> AIM: Below is the data. Give it again, complete and exact.

> RAW DATA:
[BEGIN]
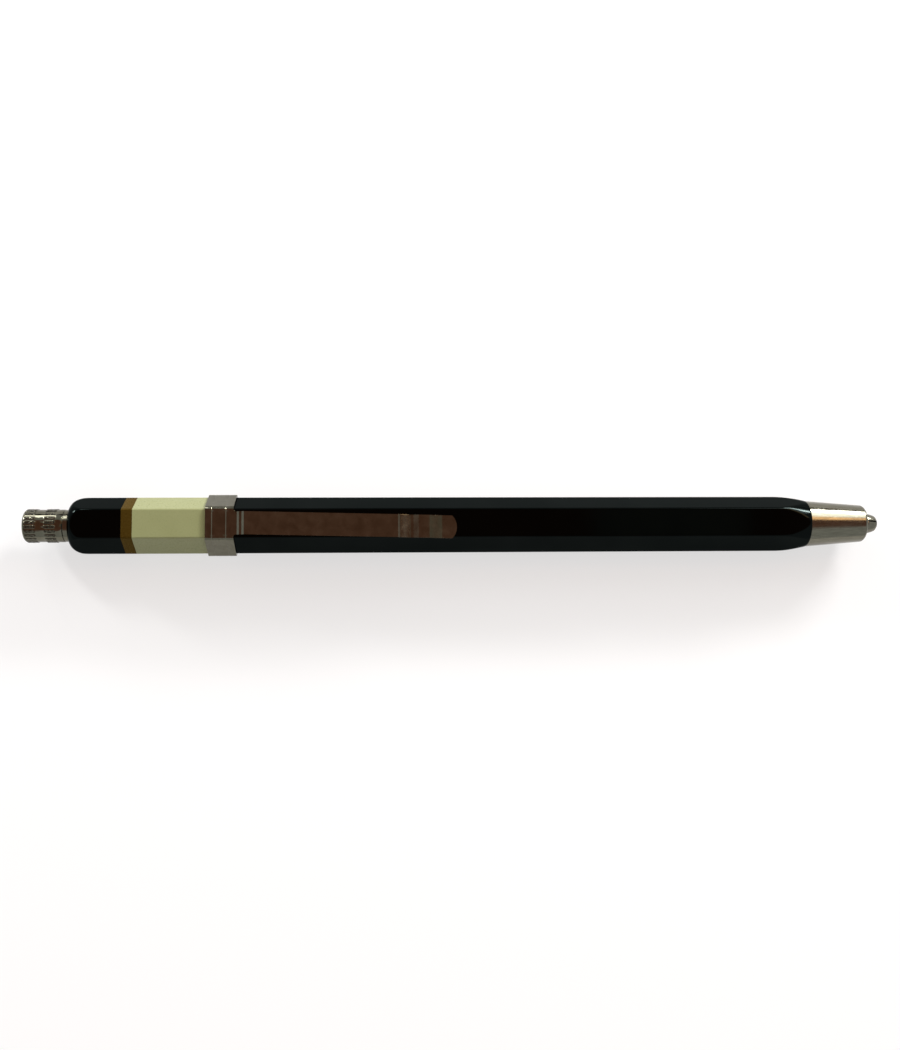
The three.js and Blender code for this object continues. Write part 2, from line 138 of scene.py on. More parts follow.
# Knob, pusher and pointer
KNOB_RADIUS = 2.63 * mm
KNOB_HEAD = 6.35 * mm
KNOB_END_EDGE = 0.5 * mm
KNOB_SHOULDER_EDGE = 0.08 * mm
KNOB_BORE_START = 3.3 * mm
KNOB_BORE = 1.75 * mm
NECK_LENGTH = 1.05 * mm
NECK_RADIUS = 2.1 * mm
NECK_RUN_OUT = 0.08 * mm
THREAD_LENGTH = 2.6 * mm
THREAD_RADIUS = 2.28 * mm
THREAD_DEPTH = 0.24 * mm
THREAD_PITCH = 0.5 * mm
THREAD_CHAMFER = 0.3 * mm
THREAD_RUN_IN = 0.3 * mm
THREAD_SHAPE = 0.8
THREAD_STEPS = 96
STUB_FRONT_EDGE = 0.02 * mm
STUB_MOUTH_EDGE = 0.06 * mm
PAD_COUNT = 22
PAD_SIDES = 26
PAD_STEPS = 56
PAD_HEIGHT = 0.085 * mm
PAD_WIDTH = 0.56 * mm
PAD_LENGTH = 1.85 * mm
PAD_EDGE = 0.08 * mm
PAD_STARTS = (0.37 * mm, 3.47 * mm)
PAD_CRINKLE = 0.06 * mm
CRINKLE_SIZE = 0.15 * mm
CRINKLE_RANGE = (-1.4, 0)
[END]
> RESULT OF THIS TASK:
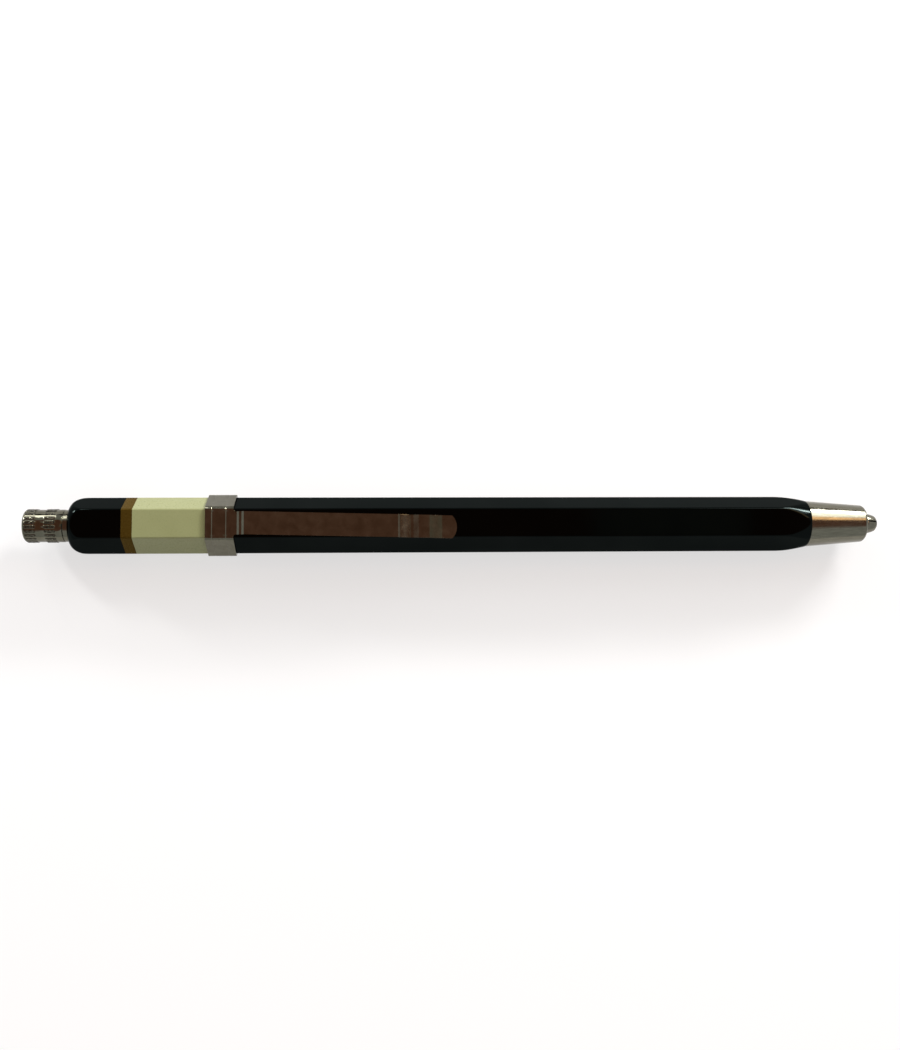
The three.js and Blender code for this object continues. Write part 2, from line 138 of scene.py on. More parts follow.
# Knob, pusher and pointer
KNOB_RADIUS = 2.63 * mm
KNOB_HEAD = 6.35 * mm
KNOB_END_EDGE = 0.5 * mm
KNOB_SHOULDER_EDGE = 0.08 * mm
KNOB_BORE_START = 3.3 * mm
KNOB_BORE = 1.75 * mm
NECK_LENGTH = 1.05 * mm
NECK_RADIUS = 2.1 * mm
NECK_RUN_OUT = 0.08 * mm
THREAD_LENGTH = 2.6 * mm
THREAD_RADIUS = 2.28 * mm
THREAD_DEPTH = 0.24 * mm
THREAD_PITCH = 0.5 * mm
THREAD_CHAMFER = 0.3 * mm
THREAD_RUN_IN = 0.3 * mm
THREAD_SHAPE = 0.8
THREAD_STEPS = 96
STUB_FRONT_EDGE = 0.02 * mm
STUB_MOUTH_EDGE = 0.06 * mm
PAD_COUNT = 22
PAD_SIDES = 26
PAD_STEPS = 56
PAD_HEIGHT = 0.085 * mm
PAD_WIDTH = 0.56 * mm
PAD_LENGTH = 1.85 * mm
PAD_EDGE = 0.08 * mm
PAD_STARTS = (0.37 * mm, 3.47 * mm)
PAD_CRINKLE = 0.06 * mm
CRINKLE_SIZE = 0.15 * mm
CRINKLE_RANGE = (-1.4, 0)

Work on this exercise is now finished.